DATA =>
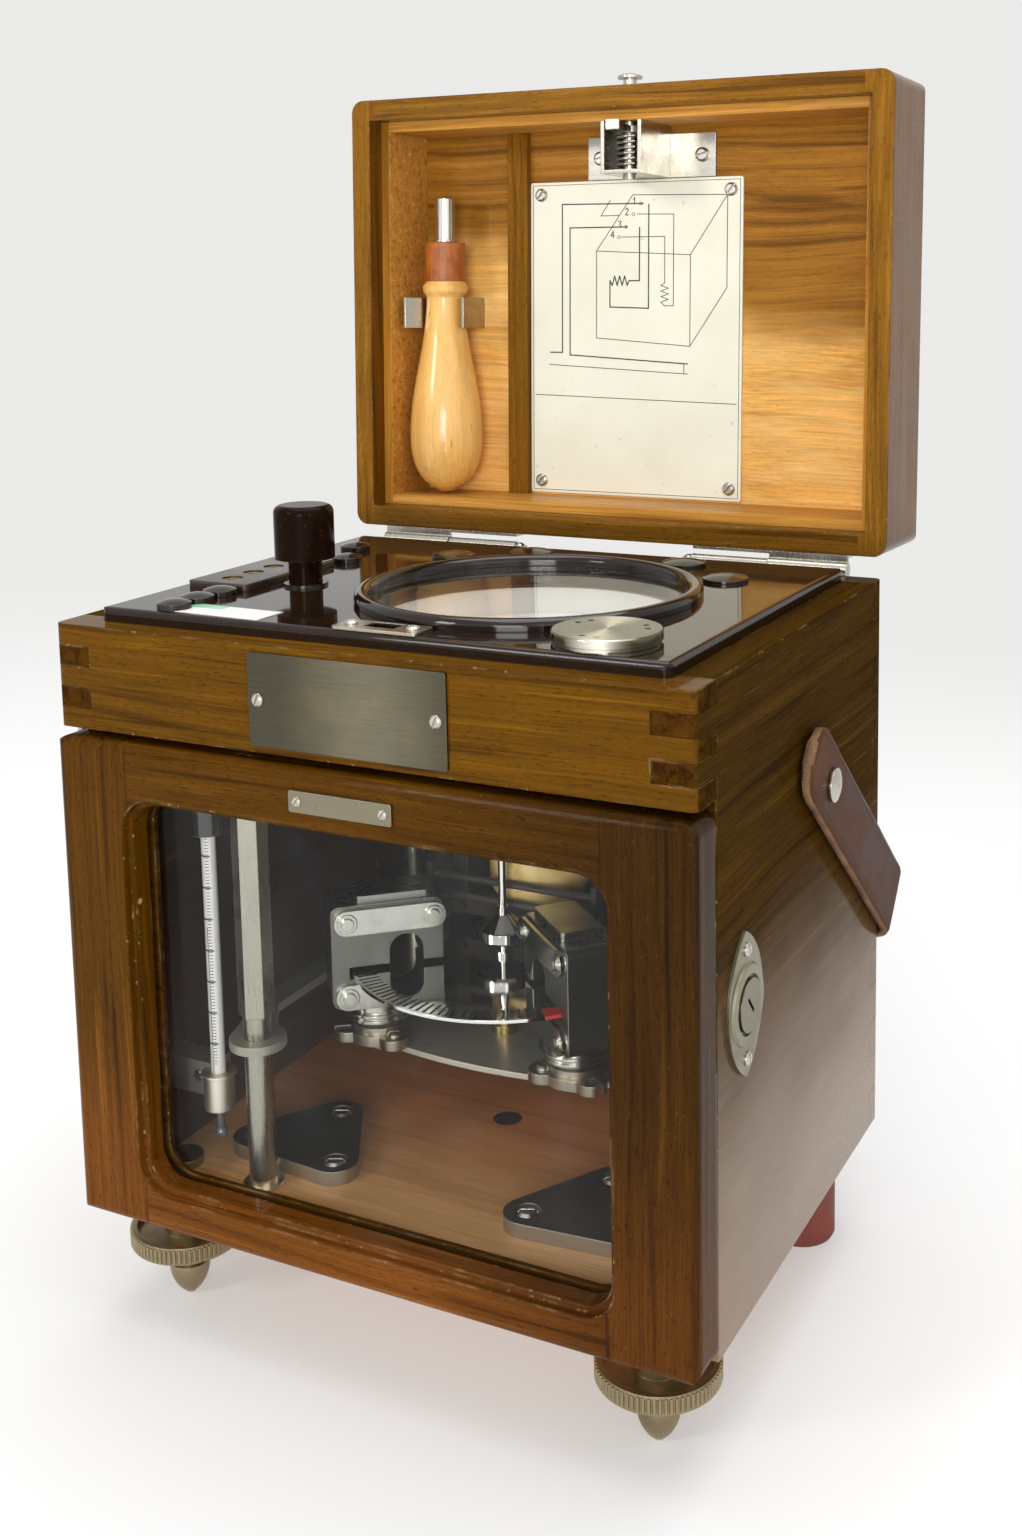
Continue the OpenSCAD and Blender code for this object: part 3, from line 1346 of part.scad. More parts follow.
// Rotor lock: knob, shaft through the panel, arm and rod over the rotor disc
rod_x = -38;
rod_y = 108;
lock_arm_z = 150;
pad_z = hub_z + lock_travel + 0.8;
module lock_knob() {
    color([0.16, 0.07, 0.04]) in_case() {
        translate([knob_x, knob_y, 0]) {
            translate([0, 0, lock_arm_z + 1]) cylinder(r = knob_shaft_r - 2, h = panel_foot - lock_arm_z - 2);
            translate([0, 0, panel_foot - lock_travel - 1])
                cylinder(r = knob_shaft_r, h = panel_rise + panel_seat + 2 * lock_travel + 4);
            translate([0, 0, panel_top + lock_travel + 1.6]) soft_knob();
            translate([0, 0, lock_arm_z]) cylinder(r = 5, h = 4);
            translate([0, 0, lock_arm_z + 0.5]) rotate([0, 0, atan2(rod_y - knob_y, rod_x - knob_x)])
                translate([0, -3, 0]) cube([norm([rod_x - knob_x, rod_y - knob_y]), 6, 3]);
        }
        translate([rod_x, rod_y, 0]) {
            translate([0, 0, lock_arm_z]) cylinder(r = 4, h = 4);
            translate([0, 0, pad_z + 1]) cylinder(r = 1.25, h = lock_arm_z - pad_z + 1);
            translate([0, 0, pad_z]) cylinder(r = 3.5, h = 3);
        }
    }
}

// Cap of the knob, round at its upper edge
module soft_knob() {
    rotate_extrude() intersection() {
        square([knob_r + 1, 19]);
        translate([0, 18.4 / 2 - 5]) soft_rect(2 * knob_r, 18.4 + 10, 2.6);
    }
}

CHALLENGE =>
Return the lines above exactly, keeping every word.

EXPECTED ANSWER =>
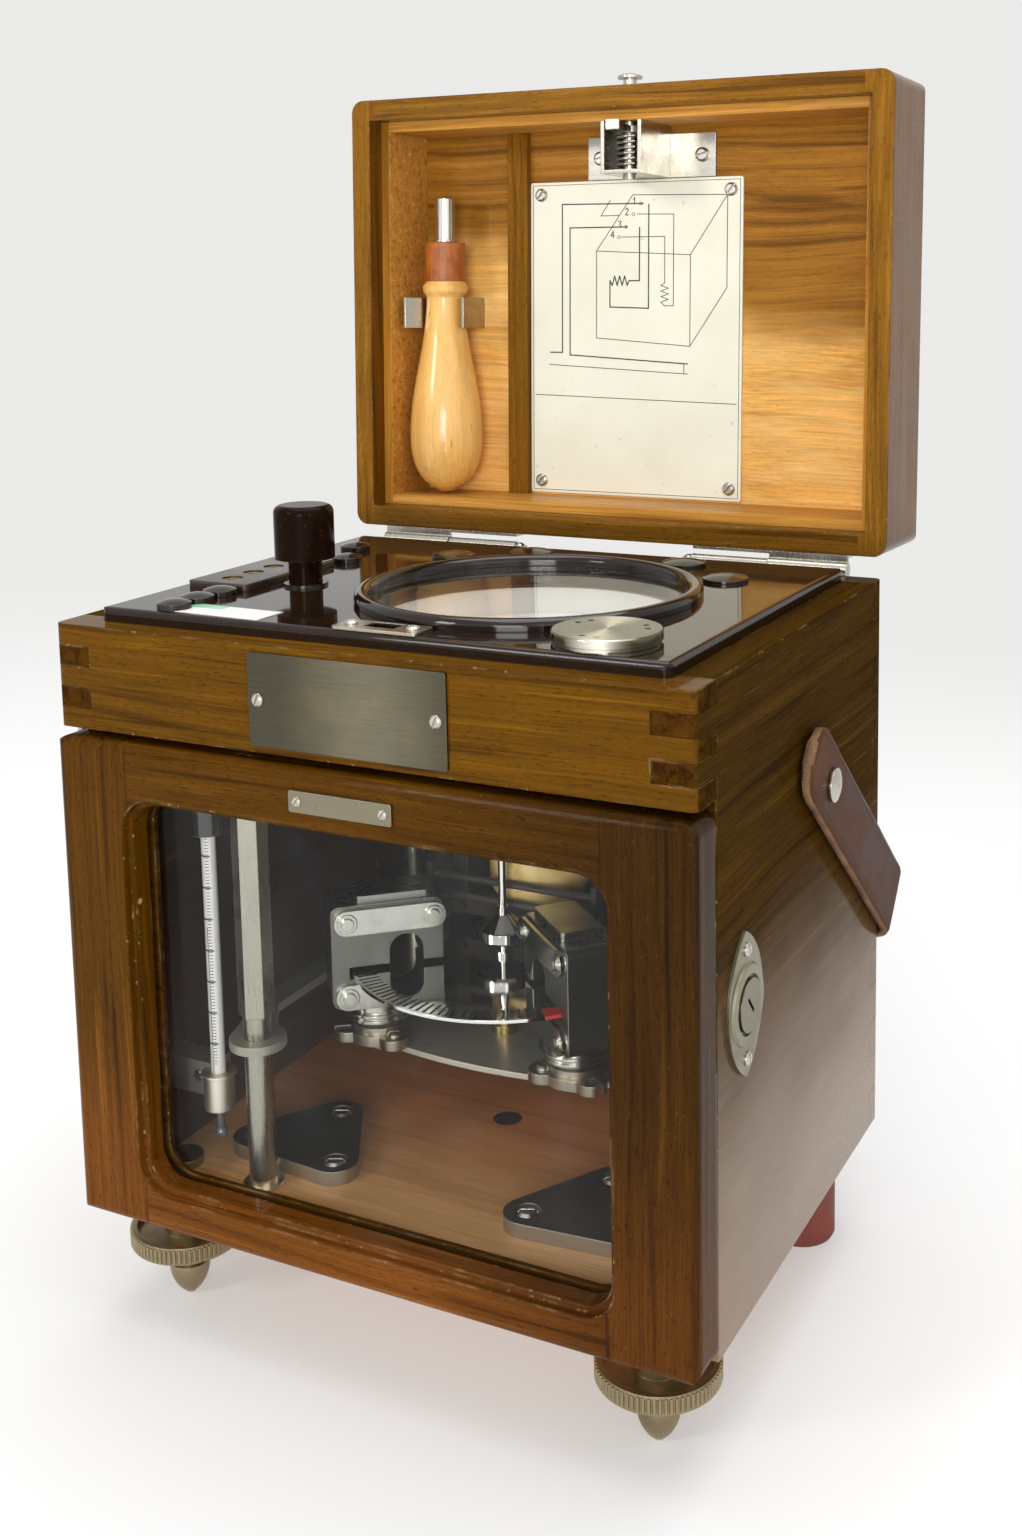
Continue the OpenSCAD and Blender code for this object: part 3, from line 1346 of part.scad. More parts follow.
// Rotor lock: knob, shaft through the panel, arm and rod over the rotor disc
rod_x = -38;
rod_y = 108;
lock_arm_z = 150;
pad_z = hub_z + lock_travel + 0.8;
module lock_knob() {
    color([0.16, 0.07, 0.04]) in_case() {
        translate([knob_x, knob_y, 0]) {
            translate([0, 0, lock_arm_z + 1]) cylinder(r = knob_shaft_r - 2, h = panel_foot - lock_arm_z - 2);
            translate([0, 0, panel_foot - lock_travel - 1])
                cylinder(r = knob_shaft_r, h = panel_rise + panel_seat + 2 * lock_travel + 4);
            translate([0, 0, panel_top + lock_travel + 1.6]) soft_knob();
            translate([0, 0, lock_arm_z]) cylinder(r = 5, h = 4);
            translate([0, 0, lock_arm_z + 0.5]) rotate([0, 0, atan2(rod_y - knob_y, rod_x - knob_x)])
                translate([0, -3, 0]) cube([norm([rod_x - knob_x, rod_y - knob_y]), 6, 3]);
        }
        translate([rod_x, rod_y, 0]) {
            translate([0, 0, lock_arm_z]) cylinder(r = 4, h = 4);
            translate([0, 0, pad_z + 1]) cylinder(r = 1.25, h = lock_arm_z - pad_z + 1);
            translate([0, 0, pad_z]) cylinder(r = 3.5, h = 3);
        }
    }
}

// Cap of the knob, round at its upper edge
module soft_knob() {
    rotate_extrude() intersection() {
        square([knob_r + 1, 19]);
        translate([0, 18.4 / 2 - 5]) soft_rect(2 * knob_r, 18.4 + 10, 2.6);
    }
}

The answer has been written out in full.